Fal.ai vs Replicate: The Battle of ML Inference Platforms

In the rapidly evolving landscape of machine learning infrastructure, two platforms have emerged as leading solutions for ML model deployment and inference: Fal.ai and Replicate. Both platforms aim to simplify the process of serving ML models, but they take distinctly different approaches.

The Speed Demon: Fal.ai

Fal.ai has positioned itself as the fastest inference platform, with a focus on real-time applications.
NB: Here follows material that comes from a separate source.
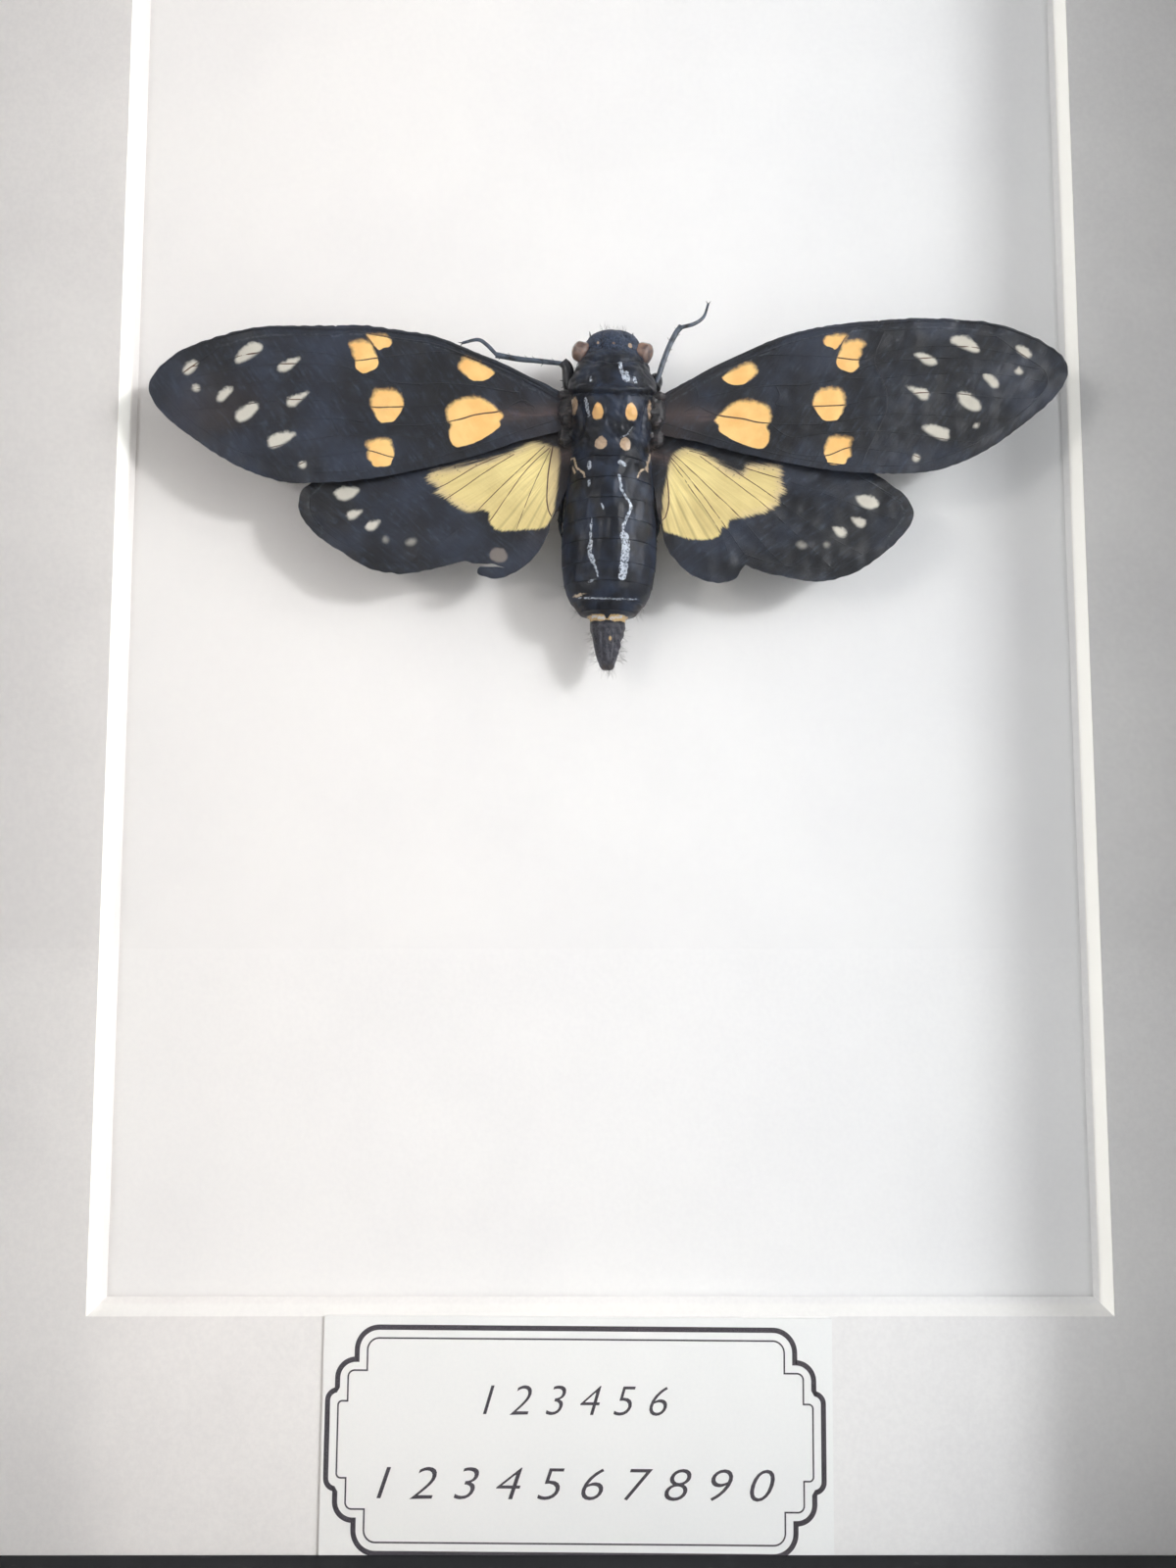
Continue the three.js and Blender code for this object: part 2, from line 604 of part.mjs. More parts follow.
function addCicada() {
  const lean = new THREE.Matrix4().makeRotationY(THREE.MathUtils.degToRad(BODY_LEAN_DEG));
  const body = Manifold.union(bodySolids()).transform(lean.elements);
  const whole = Manifold.union([body, ...WINGS.map(wingSolid)]);
  const cicada = addPiece('cicada', toGeometry(whole), MATERIALS.chitin);
  cicada.position.set(CICADA_X, boardFrontY, TAIL_TIP_Z + WING_STATION);
}

addRails();
addLiners();
addLayers();
addLabel();
addTabs();
addHanger();
addCicada();

export default object;
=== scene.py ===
"""A dried cicada with spread wings, set in a glazed black box frame.

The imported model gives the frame, glass, boards and back. This script makes the
insect and the card's printing around it, and gives every surface its finish.
Lengths are in millimetres until a mesh is made, and the front faces -Y.
"""

import logging
import math
from collections.abc import Callable, Sequence
from dataclasses import dataclass, field
from enum import Enum
from typing import Any

import bpy
import numpy as np
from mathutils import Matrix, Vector
from mathutils.geometry import delaunay_2d_cdt


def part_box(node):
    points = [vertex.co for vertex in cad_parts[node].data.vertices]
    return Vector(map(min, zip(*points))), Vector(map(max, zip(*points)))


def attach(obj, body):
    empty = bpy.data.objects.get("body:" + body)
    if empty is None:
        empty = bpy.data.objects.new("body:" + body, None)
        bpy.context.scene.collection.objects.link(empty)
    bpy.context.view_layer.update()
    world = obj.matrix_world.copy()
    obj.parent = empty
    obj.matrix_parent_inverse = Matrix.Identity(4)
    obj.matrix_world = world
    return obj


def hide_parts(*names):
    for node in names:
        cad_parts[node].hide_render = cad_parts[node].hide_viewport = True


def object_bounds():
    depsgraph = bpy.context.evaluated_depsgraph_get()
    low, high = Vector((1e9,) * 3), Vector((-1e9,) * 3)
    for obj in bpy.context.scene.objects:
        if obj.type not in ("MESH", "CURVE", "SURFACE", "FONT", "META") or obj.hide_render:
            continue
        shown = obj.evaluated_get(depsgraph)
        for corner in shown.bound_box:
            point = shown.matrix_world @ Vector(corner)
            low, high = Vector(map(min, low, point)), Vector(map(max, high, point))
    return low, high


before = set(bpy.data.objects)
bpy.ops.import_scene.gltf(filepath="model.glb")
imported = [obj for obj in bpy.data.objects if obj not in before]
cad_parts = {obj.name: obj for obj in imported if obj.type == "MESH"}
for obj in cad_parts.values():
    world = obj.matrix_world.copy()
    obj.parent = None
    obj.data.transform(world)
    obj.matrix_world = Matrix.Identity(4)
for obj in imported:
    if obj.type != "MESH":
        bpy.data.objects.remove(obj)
CAD_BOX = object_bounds()

LOG = logging.getLogger("cicada_frame")
MM = 0.001

Colour = tuple[float, float, float]
Pair = tuple[float, float]
Triple = tuple[float, float, float]


class Side(Enum):
    """The two sides of the insect, with the sign of their across direction."""

    LEFT = -1
    RIGHT = 1


def tone(red: int, green: int, blue: int) -> Colour:
    """Turns a screen colour, 0 to 255 a channel, into a linear one."""
    return tuple(((c / 255 + 0.055) / 1.055) ** 2.4 if c > 10 else c / 3295 for c in (red, green, blue))


def corner(node: str) -> tuple[np.ndarray, np.ndarray]:
    """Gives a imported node's lowest and highest corners in millimetres."""
    low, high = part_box(node)
    return np.array(low) / MM, np.array(high) / MM


# Shader wires


class Wire:
    """One output of a shader node, on which an expression adds Math nodes."""

    def __init__(self, sheet: "Sheet", socket: bpy.types.NodeSocket) -> None:
        """Keeps the socket and the sheet it is on.

        Args:
            sheet: The material's node sheet.
            socket: The output that this wire starts from.
        """
        self.sheet = sheet
        self.socket = socket

    def __add__(self, other: Any) -> "Wire":
        """Adds a number or a wire."""
        return self.sheet.math("ADD", self, other)

    def __sub__(self, other: Any) -> "Wire":
        """Takes a number or a wire away."""
        return self.sheet.math("SUBTRACT", self, other)

    def __rsub__(self, other: Any) -> "Wire":
        """Takes this wire away from a number."""
        return self.sheet.math("SUBTRACT", other, self)

    def __mul__(self, other: Any) -> "Wire":
        """Multiplies by a number or a wire."""
        return self.sheet.math("MULTIPLY", self, other)

    def __truediv__(self, other: Any) -> "Wire":
        """Divides by a number or a wire."""
        return self.sheet.math("DIVIDE", self, other)

    __radd__ = __add__
    __rmul__ = __mul__

    def most(self, other: Any) -> "Wire":
        """Gives the larger of this and another value."""
        return self.sheet.math("MAXIMUM", self, other)

    def least(self, other: Any) -> "Wire":
        """Gives the smaller of this and another value."""
        return self.sheet.math("MINIMUM", self, other)

    def size(self) -> "Wire":
        """Gives the value without its sign."""
        return self.sheet.math("ABSOLUTE", self)

    def step(self, low: Any, high: Any) -> "Wire":
        """Rises softly from 0 to 1 as the value goes from low to high."""
        inputs = {"Value": self, "From Min": low, "From Max": high}
        return self.sheet.node("ShaderNodeMapRange", {"interpolation_type": "SMOOTHSTEP"}, inputs)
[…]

Their architecture leverages serverless computing and optimized GPU scheduling to achieve impressive latency numbers:

Cold start times under 300ms
Inference times as low as 50ms for common models
Automatic model optimization and quantization

The Flexibility Champion: Replicate

Replicate takes a different approach, prioritizing flexibility and ease of use:

Support for multiple ML frameworks
Simple API interface
Pay-as-you-go pricing model
Strong community and model marketplace

Real-world Performance

In my testing, Fal.ai consistently outperformed Replicate in raw inference speed, but Replicate offered better developer experience and documentation. The choice between them often comes down to specific use case requirements.

Conclusion

While Fal.ai wins on pure performance metrics, Replicate's broader ecosystem and easier learning curve make it a compelling choice for many projects. The competition between these platforms ultimately benefits the ML community by driving innovation in model serving infrastructure.